We can all yap and debate and jaw about how to reverse the decades-long downward spiral of sailing in the USA, or we can do something about it, and nobody is doing a smarter job of boosting the sport from the very top than Sail Newport. When we say ‘the top,’ we don’t mean the America’s Cup or the Volvo Ocean Race – we mean the government – and that’s why Rhode Island’s shiny new Sailing Events Commission law(2017-H 5478A, 2017-S 1008) is a groundbreaking first step for the sailing’s growth in the USA. Here’s an excerpt from the WhatsUpNewp site:
“We saw the incredible economic impact of the Volvo Ocean Race’s stopover in Newport in 2015. It was such a success for Rhode Island as well as for the race itself that it didn’t take long for the organizers to announce they’d be back for the 2018 race. Rhode Island has also very successfully hosted tall ships events, black ships festivals, Chinese dragon boat races and of course, we were the home of the America’s Cup race for decades. We’re a great place for boating events, because we have terrific bays, harbors and waterways with nearby hotels and attractions. Plus recreational and competitive boating are deeply woven into our culture and history. With a concerted, statewide effort to seek them out, I’m sure we could be hosting more and reaping the economic rewards,” said Representative Marshall (D-Dist. 68, Bristol, Warren).

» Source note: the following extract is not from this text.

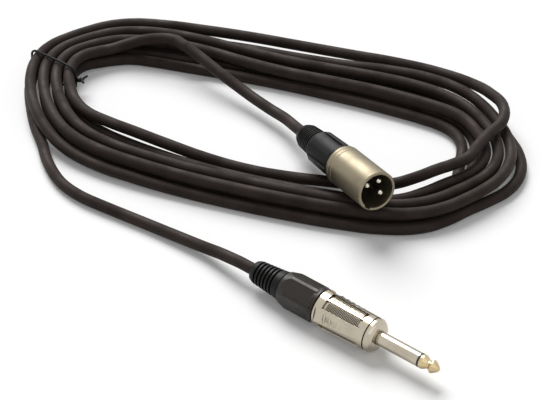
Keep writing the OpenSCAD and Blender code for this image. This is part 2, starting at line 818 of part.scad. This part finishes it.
module jack_ground_lug() {
    tongue_l = 9;
    tongue_w = 3;
    color([0.85, 0.82, 0.7]) at_jack()
        rotate([0, 0, 180])
            lug(jack_seat_z - jack_flange_t - jack_lug_t, 4.6,
                jack_root_r + seat, ground_lug_r, tongue_l, tongue_w);
}

// A wire to a lug's tongue: the turn at which it leaves the jacket, and the
// place and height of its end
module jack_wire(turn, out, side, end_z) {
    spread = 1.35;
    bend = jack_chuck_front + 0.8;
    x = spread * cos(turn);
    y = spread * sin(turn);
    at_jack()
        wire([[x, y, jack_jacket_z], [x, y, bend],
              [out, side, bend + 3.5], [out, side, end_z]]);
}

// Where the wires end: beside the rear part of each lug's tongue
tip_wire_z = jack_rear_z - jack_washer_t - jack_lug_t - 2.5;
ground_wire_z = jack_seat_z - jack_flange_t - jack_lug_t - 7;
ground_wire_r = ground_lug_r - jack_lug_t - wire_r - seat;

module jack_wire_hot() {
    color([0.7, 0.1, 0.1])
        jack_wire(0, tip_lug_r + wire_r + seat, 0.3, tip_wire_z);
}

module jack_wire_cold() {
    color([0.9, 0.9, 0.88])
        jack_wire(120, -ground_wire_r, 0.7, ground_wire_z);
}

module jack_wire_shield() {
    color([0.75, 0.5, 0.3])
        jack_wire(240, -ground_wire_r, -0.7, ground_wire_z);
}

cable_coil();
cable_lead_xlr();
cable_lead_jack();
twist_tie();
xlr_shell();
xlr_insert();
xlr_pin(-90);  // xlr_pin_1
xlr_pin(90);  // xlr_pin_2
xlr_pin(0);  // xlr_pin_3
xlr_ground_clip();
xlr_chuck();
xlr_boot();
xlr_wire_shield();
xlr_wire_hot();
xlr_wire_cold();
jack_shell();
jack_gland();
jack_boot();
jack_chuck();
jack_sleeve();
jack_tip();
jack_tip_insulator();
jack_washer();
jack_tip_lug();
jack_ground_lug();
jack_wire_hot();
jack_wire_cold();
jack_wire_shield();
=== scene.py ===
# %% [markdown]
# # A coiled audio lead with two plugs
#
# The measured model comes in first. Everything that follows is built around
# it, in metres, and nothing of it is moved. Its box is kept, because the
# dressed model has to stay the same size.

# %% Load the measured model
import math

import bpy
from mathutils import Matrix, Vector


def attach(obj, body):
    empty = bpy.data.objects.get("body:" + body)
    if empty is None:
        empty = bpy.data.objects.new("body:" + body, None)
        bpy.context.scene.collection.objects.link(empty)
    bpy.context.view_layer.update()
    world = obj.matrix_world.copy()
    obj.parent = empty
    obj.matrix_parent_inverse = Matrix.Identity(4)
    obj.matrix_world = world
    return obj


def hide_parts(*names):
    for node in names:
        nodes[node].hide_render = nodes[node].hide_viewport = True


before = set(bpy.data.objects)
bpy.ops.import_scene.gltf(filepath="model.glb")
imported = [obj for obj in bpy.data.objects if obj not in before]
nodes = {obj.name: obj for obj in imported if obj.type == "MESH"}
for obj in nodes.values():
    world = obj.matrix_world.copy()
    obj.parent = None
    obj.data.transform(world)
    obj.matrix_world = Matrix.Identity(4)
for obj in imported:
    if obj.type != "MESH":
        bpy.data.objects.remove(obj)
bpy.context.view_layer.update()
ROOT = "cable_and_shells"
MM = 0.001

# %% [markdown]
# ## The camera
#
# A long lens looks down at 39 degrees from the front right of the coil. Its
# line of sight meets the ground at one known point, so the camera is put
# back from that point along the line of sight. A long lens keeps the two
# plugs in proportion, although one is nearer than the other.

# %% Place the camera
LOOK_AT = Vector((25.1, 17.5, 0)) * MM
PITCH = math.radians(39)
TURN = math.radians(15)
CAMERA_HEIGHT = 584.5 * MM
SENSOR = 36
FOCAL_PIXELS = 2000
PICTURE_PIXELS = 557
LENS = SENSOR * FOCAL_PIXELS / PICTURE_PIXELS
NEAREST = 0.01

line_of_sight = Vector((-math.sin(TURN) * math.cos(PITCH),
                        math.cos(TURN) * math.cos(PITCH), -math.sin(PITCH)))
camera_data = bpy.data.cameras.new("camera")
camera_data.sensor_width = SENSOR
camera_data.lens = LENS
camera_data.clip_start = NEAREST
camera = bpy.data.objects.new("camera", camera_data)
camera.location = LOOK_AT - line_of_sight * (CAMERA_HEIGHT / math.sin(PITCH))
camera.rotation_euler = (math.pi / 2 - PITCH, 0, TURN)
bpy.context.scene.collection.objects.link(camera)
bpy.context.scene.camera = camera
print("camera at", [round(v, 4) for v in camera.location], "lens", round(LENS, 1))

# %% [markdown]
# ## Where the plugs lie
#
# Each plug was laid out along its own axis and then turned into place. The
# same turn is kept here as a matrix, so that a piece can be shaped upright
# on the plug's axis and then set down where the plug lies.

# %% Matrices for the two plugs
XLR_RIM = Vector((73.65, 7.3, 22.9))
XLR_SHELL_L = 30.6
XLR_BOOT_L = 37.4
JACK_END = Vector((121.3, -83.65, 8.5))
JACK_SHELL_L = 30.5
JACK_SHAFT_L = 31.2
CAP_GAP = 0.5
JACK_GLAND_L = 20.2
JACK_COLLAR_L = 3.2
JACK_BOOT_L = 14.5
JACK_REAR = -CAP_GAP - JACK_GLAND_L - JACK_COLLAR_L - JACK_BOOT_L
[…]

Nearly 130,000 fans participated in the Volvo Ocean Race festivities during the 13-day event in 2015, with more than half traveling to Rhode Island from other U.S. states and abroad. According to a report commissioned by Sail Newport, the economic impact of the 2015 stopover on Rhode Island is estimated over $47 million.
“Hosting more events would help not only our tourism industry, but also our boating and sailing industries. Making Rhode Island a bigger name in the sailing world would bring people who buy boats here, and help foster closer connections between our boat-building and outfitting industries to many more people in the market for boats, particularly the elite of the sport who invest serious money in their boats. There’s a lot to be gained for Rhode Island with each event that we host,” said Senator Felag (D-Dist. 10, Warren, Bristol).
Under the legislation (2017-H 5478A, 2017-S 1008) which passed the Assembly Sept. 19 and was signed into law yesterday by Gov. Gina M. Raimondo, the commission is to identify, evaluate, and provide recommendations to assist nationally and internationally recognized sailing and marine events, both amateur and professional, and to attract and encourage activity in Rhode Island. In addition, the commission shall advise state and local leaders on the suitability and practicality of hosting qualified marine events in the state.
Spain, France, Holland, the UK, New Zealand – all have spent millions or billions to attract, retain, and promote top sailing events, helping the sport stay in the spotlight while benefitting sailing businesses and coastal communities. The level of American government support for sailing is a tiny fraction of what it is in these places, mostly because there has been no key event or organization working to lobby and educate politicians about the sport for decades. The work that Sail Newport, the NYYC, and other key RI cheerleaders are doing is a model for the kind of lobbying work your organization can do in your home town and beyond…give them a shout and find out how.